Europe was in the feudal system where they couldn't own anything and had to work for petty meal rations by their feudal masters. Nobody was allowed to own land, livestock, or capital goods, with the exception of clothes, which they never really washed because they didn't have soap from Jerusalem yet. But the point is Europe was under rule by ruthless kings who enslaved their populations under birth and born indebtedness clauses and arguments.

Queen Isabella was the whore queen of pagan occultism who against science, literature, and medicine.

But you're insinuating that Rome was livata to resurrection.

Recently, in Iran ,just before the exams , I saw a student reading a physics book. The text was in arabic but the formulas used roman and greek characters.
At some time , Arab science stopped developing

The sheer and utter devastation of the raids and scorched earth invasions in the Roman Empire were so great, that not a province in Rome nor a civilian in it were left unspared as the blood from their dismembered carcasses pooled their glorius roads red as their political sin.

Rome casted their subordinate populations into indentured servitude, not all the time, but throughout their history, they had a history of oppressing their populations and humiliation-casteing their subjects, which everybody identified as cruel and unusual. Crucifictions, gladiations, casteation-casteings, tax prisons, and such of the likes led to mass insurrections and scorched earth warfare policies against them.

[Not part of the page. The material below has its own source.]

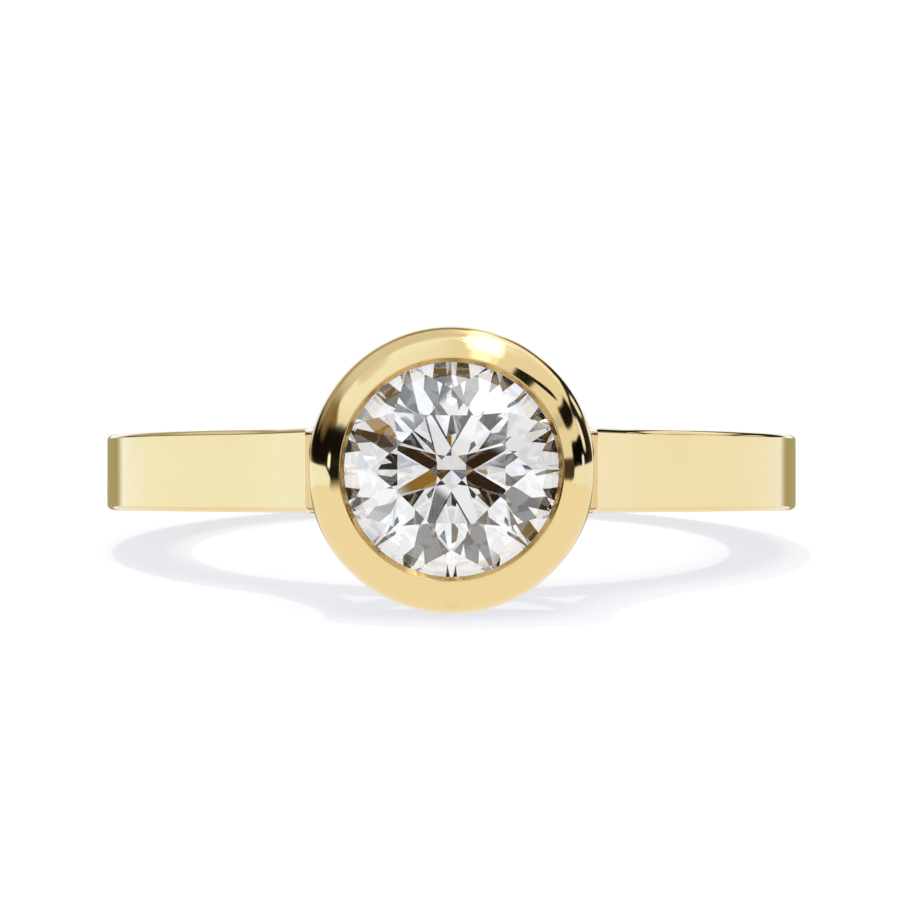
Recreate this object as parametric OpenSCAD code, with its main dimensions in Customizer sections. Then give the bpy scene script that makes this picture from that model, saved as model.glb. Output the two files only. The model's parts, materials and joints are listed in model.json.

Europe conquered the world because of the idealogies of liberty and freedom espoused post Tarek Ibn Ziyad's invasion. Prior to the invasions, liberty and freedom were alien idealogies, and under European feudalism and serfdom kingdoms after the fall of Rome, the European man was bound to slavery under indentured servitude social structures. The Arabs reformed social structures and economics such that anybody can attain wealth, health, liberty, and freedom, unbound by serfdom indebtedness. After, constitutions were written to guarantee, in literalé, the rights, liberties, and freedoms guaranteed to man from God.